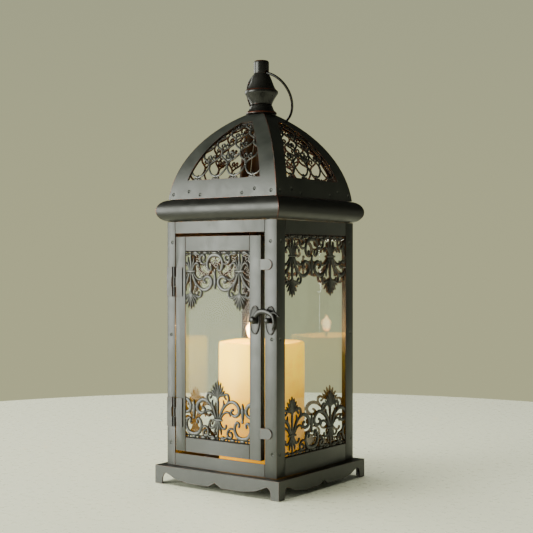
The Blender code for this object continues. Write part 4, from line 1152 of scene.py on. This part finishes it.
def studio_world():
    """A plain backdrop, and for the lighting a soft window at the front left under a dim ceiling."""
    world = bpy.data.worlds.new("studio")
    world.use_nodes = True
    tree = world.node_tree

    def add(kind, **settings):
        node = tree.nodes.new(kind)
        for key, value in settings.items():
            setattr(node, key, value)
        return node

    def spread(source, start, end):
        node = add("ShaderNodeMapRange", interpolation_type="SMOOTHSTEP")
        node.inputs["From Min"].default_value = start
        node.inputs["From Max"].default_value = end
        tree.links.new(source, node.inputs["Value"])
        return node.outputs["Result"]

    def blend(share, first, second, mode="MIX"):
        node = add("ShaderNodeMix", data_type="RGBA", blend_type=mode)
        tree.links.new(share, node.inputs["Factor"])
        for value, socket in ((first, node.inputs[6]), (second, node.inputs[7])):
            if isinstance(value, bpy.types.NodeSocket):
                tree.links.new(value, socket)
            else:
                socket.default_value = value
        return node.outputs[2]

    direction = add("ShaderNodeTexCoord").outputs["Generated"]
    split = add("ShaderNodeSeparateXYZ")
    tree.links.new(direction, split.inputs["Vector"])
    backdrop = blend(spread(split.outputs["Z"], -0.05, 0.45), (0.47, 0.47, 0.27, 1), (0.38, 0.40, 0.26, 1))
    room = blend(spread(split.outputs["Z"], -0.05, 0.30), (0.34, 0.35, 0.26, 1), (0.045, 0.048, 0.038, 1))
    toward = add("ShaderNodeVectorMath", operation="DOT_PRODUCT")
    toward.inputs[1].default_value = WINDOW_SIDE
    tree.links.new(direction, toward.inputs[0])
    lit = blend(spread(toward.outputs["Value"], 0.885, 0.995), room, (15.0, 15.5, 13.8, 1))
    path = add("ShaderNodeLightPath")
    seen = add("ShaderNodeMath", operation="MAXIMUM")
    tree.links.new(path.outputs["Is Camera Ray"], seen.inputs[0])
    tree.links.new(path.outputs["Is Transmission Ray"], seen.inputs[1])
    colour = blend(seen.outputs["Value"], lit, backdrop)
    tree.links.new(colour, tree.nodes["Background"].inputs["Color"])
    bpy.context.scene.world = world


studio_world()

# Fitted to the corners of the base, body and cornice in the photograph.
CAMERA_PLACE = (0.5425, -0.7346, 0.1788)
CAMERA_TILT = math.radians(89.85)
CAMERA_TURN = math.radians(36.18)
CAMERA_LENS = 74.39
camera_data = bpy.data.cameras.new("camera")
camera_data.lens = CAMERA_LENS
camera_data.sensor_width = 36
camera = bpy.data.objects.new("camera", camera_data)
camera.location = CAMERA_PLACE
camera.rotation_euler = (CAMERA_TILT, 0, CAMERA_TURN)
bpy.context.scene.collection.objects.link(camera)
bpy.context.scene.camera = camera

bpy.context.view_layer.update()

★ ★ ★ ★

PROBLEM DETAILS: Exactly as they stand, set down the lines from the top of the data through the line with "tree = world.node_tree".

RESULT FOR THIS TASK:
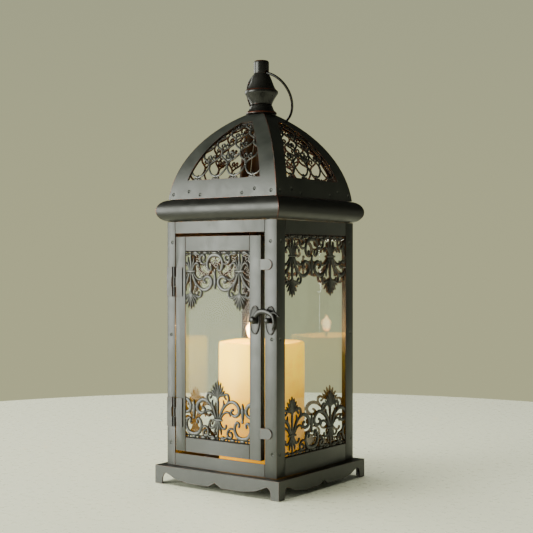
The Blender code for this object continues. Write part 4, from line 1152 of scene.py on. This part finishes it.
def studio_world():
    """A plain backdrop, and for the lighting a soft window at the front left under a dim ceiling."""
    world = bpy.data.worlds.new("studio")
    world.use_nodes = True
    tree = world.node_tree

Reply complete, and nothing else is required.